Exercise> Each line below should be quoted exactly, please.

Records for this exercise>
** start **

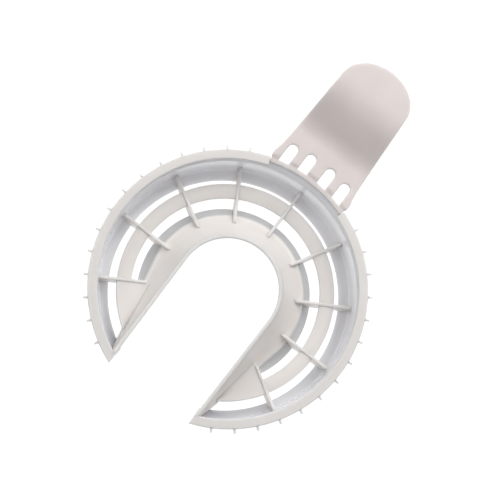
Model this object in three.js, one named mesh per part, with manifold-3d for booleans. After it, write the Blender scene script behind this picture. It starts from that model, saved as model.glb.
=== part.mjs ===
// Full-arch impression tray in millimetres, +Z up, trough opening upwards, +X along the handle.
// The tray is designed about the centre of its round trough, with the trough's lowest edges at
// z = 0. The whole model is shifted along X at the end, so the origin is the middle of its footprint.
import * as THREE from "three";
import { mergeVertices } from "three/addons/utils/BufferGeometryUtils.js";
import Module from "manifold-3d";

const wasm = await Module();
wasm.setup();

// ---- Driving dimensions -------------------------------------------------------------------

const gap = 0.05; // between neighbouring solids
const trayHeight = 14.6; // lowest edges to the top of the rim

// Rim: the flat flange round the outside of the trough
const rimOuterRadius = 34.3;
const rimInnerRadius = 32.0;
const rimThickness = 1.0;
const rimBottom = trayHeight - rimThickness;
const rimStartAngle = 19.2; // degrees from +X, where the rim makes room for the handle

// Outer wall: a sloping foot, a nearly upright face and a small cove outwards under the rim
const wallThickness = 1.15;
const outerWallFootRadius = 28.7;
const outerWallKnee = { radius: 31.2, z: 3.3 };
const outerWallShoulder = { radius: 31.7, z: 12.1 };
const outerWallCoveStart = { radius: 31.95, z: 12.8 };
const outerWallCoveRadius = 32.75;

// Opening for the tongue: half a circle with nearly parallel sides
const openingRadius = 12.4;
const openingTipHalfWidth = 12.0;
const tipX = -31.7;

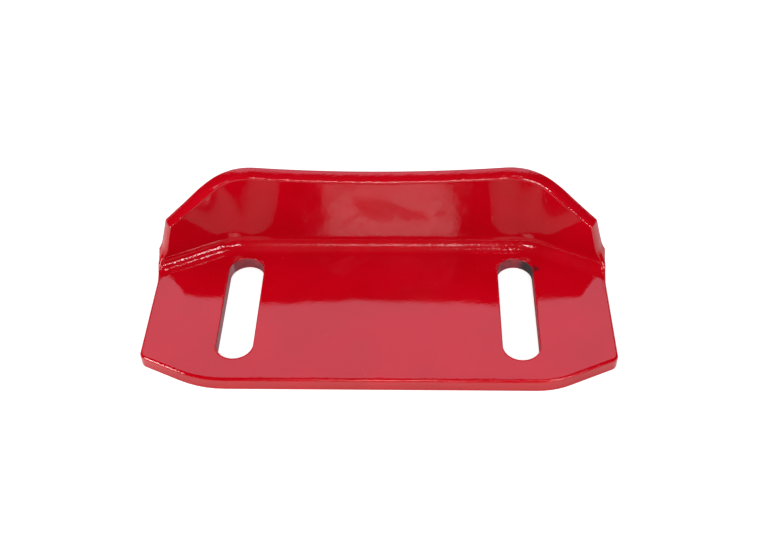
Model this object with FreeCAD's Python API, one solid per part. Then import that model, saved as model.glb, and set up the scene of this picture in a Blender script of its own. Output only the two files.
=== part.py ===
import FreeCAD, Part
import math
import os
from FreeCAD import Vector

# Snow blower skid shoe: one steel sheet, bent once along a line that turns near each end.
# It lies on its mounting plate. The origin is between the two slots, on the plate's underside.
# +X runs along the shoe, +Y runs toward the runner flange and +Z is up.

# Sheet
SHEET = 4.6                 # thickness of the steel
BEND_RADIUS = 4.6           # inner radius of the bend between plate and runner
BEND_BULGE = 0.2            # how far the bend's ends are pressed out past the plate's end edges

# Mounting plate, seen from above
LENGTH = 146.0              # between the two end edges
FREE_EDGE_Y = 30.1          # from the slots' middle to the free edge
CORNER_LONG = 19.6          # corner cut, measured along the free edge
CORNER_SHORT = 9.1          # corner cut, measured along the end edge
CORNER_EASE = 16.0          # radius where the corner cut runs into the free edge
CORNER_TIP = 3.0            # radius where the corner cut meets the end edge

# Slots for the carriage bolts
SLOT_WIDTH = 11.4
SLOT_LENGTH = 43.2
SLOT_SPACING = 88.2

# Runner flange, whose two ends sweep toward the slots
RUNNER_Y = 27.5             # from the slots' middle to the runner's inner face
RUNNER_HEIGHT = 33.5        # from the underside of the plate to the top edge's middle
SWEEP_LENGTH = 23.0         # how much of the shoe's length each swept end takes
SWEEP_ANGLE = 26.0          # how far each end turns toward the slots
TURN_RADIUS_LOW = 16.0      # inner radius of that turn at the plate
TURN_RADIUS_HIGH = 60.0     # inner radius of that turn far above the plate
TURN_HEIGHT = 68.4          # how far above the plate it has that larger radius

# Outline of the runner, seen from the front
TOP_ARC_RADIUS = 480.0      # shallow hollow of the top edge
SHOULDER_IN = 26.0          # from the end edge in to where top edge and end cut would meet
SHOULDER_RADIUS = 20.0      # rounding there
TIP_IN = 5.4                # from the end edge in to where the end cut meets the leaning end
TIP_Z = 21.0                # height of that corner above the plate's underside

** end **

Solved problem>
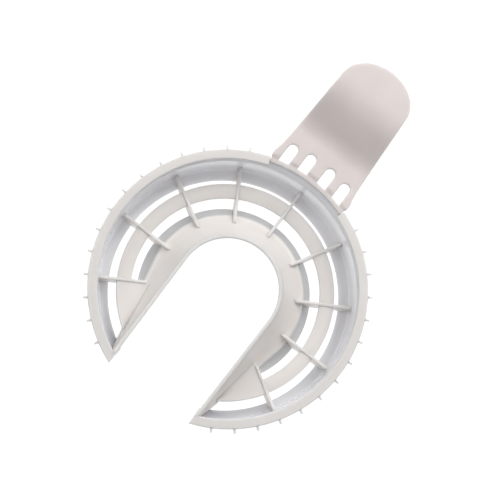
Model this object in three.js, one named mesh per part, with manifold-3d for booleans. After it, write the Blender scene script behind this picture. It starts from that model, saved as model.glb.
=== part.mjs ===
// Full-arch impression tray in millimetres, +Z up, trough opening upwards, +X along the handle.
// The tray is designed about the centre of its round trough, with the trough's lowest edges at
// z = 0. The whole model is shifted along X at the end, so the origin is the middle of its footprint.
import * as THREE from "three";
import { mergeVertices } from "three/addons/utils/BufferGeometryUtils.js";
import Module from "manifold-3d";

const wasm = await Module();
wasm.setup();

// ---- Driving dimensions -------------------------------------------------------------------

const gap = 0.05; // between neighbouring solids
const trayHeight = 14.6; // lowest edges to the top of the rim

// Rim: the flat flange round the outside of the trough
const rimOuterRadius = 34.3;
const rimInnerRadius = 32.0;
const rimThickness = 1.0;
const rimBottom = trayHeight - rimThickness;
const rimStartAngle = 19.2; // degrees from +X, where the rim makes room for the handle

// Outer wall: a sloping foot, a nearly upright face and a small cove outwards under the rim
const wallThickness = 1.15;
const outerWallFootRadius = 28.7;
const outerWallKnee = { radius: 31.2, z: 3.3 };
const outerWallShoulder = { radius: 31.7, z: 12.1 };
const outerWallCoveStart = { radius: 31.95, z: 12.8 };
const outerWallCoveRadius = 32.75;

// Opening for the tongue: half a circle with nearly parallel sides
const openingRadius = 12.4;
const openingTipHalfWidth = 12.0;
const tipX = -31.7;

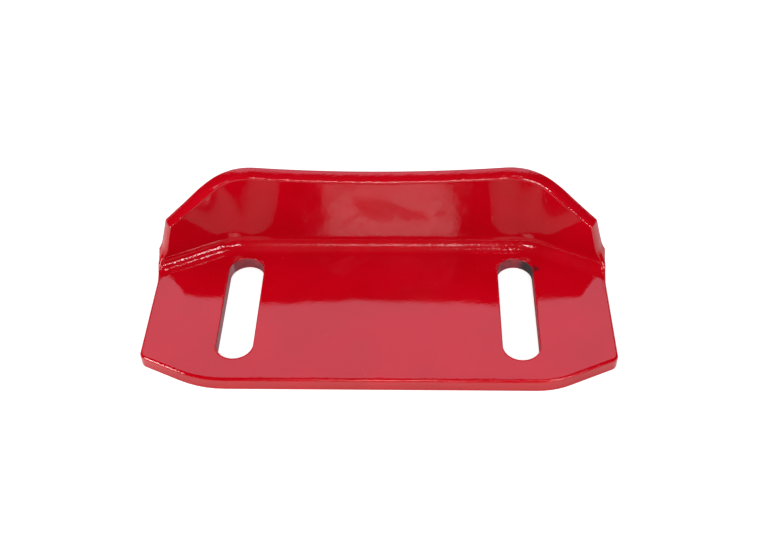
Model this object with FreeCAD's Python API, one solid per part. Then import that model, saved as model.glb, and set up the scene of this picture in a Blender script of its own. Output only the two files.
=== part.py ===
import FreeCAD, Part
import math
import os
from FreeCAD import Vector

# Snow blower skid shoe: one steel sheet, bent once along a line that turns near each end.
# It lies on its mounting plate. The origin is between the two slots, on the plate's underside.
# +X runs along the shoe, +Y runs toward the runner flange and +Z is up.

# Sheet
SHEET = 4.6                 # thickness of the steel
BEND_RADIUS = 4.6           # inner radius of the bend between plate and runner
BEND_BULGE = 0.2            # how far the bend's ends are pressed out past the plate's end edges

# Mounting plate, seen from above
LENGTH = 146.0              # between the two end edges
FREE_EDGE_Y = 30.1          # from the slots' middle to the free edge
CORNER_LONG = 19.6          # corner cut, measured along the free edge
CORNER_SHORT = 9.1          # corner cut, measured along the end edge
CORNER_EASE = 16.0          # radius where the corner cut runs into the free edge
CORNER_TIP = 3.0            # radius where the corner cut meets the end edge

# Slots for the carriage bolts
SLOT_WIDTH = 11.4
SLOT_LENGTH = 43.2
SLOT_SPACING = 88.2

# Runner flange, whose two ends sweep toward the slots
RUNNER_Y = 27.5             # from the slots' middle to the runner's inner face
RUNNER_HEIGHT = 33.5        # from the underside of the plate to the top edge's middle
SWEEP_LENGTH = 23.0         # how much of the shoe's length each swept end takes
SWEEP_ANGLE = 26.0          # how far each end turns toward the slots
TURN_RADIUS_LOW = 16.0      # inner radius of that turn at the plate
TURN_RADIUS_HIGH = 60.0     # inner radius of that turn far above the plate
TURN_HEIGHT = 68.4          # how far above the plate it has that larger radius

# Outline of the runner, seen from the front
TOP_ARC_RADIUS = 480.0      # shallow hollow of the top edge
SHOULDER_IN = 26.0          # from the end edge in to where top edge and end cut would meet
SHOULDER_RADIUS = 20.0      # rounding there
TIP_IN = 5.4                # from the end edge in to where the end cut meets the leaning end
TIP_Z = 21.0                # height of that corner above the plate's underside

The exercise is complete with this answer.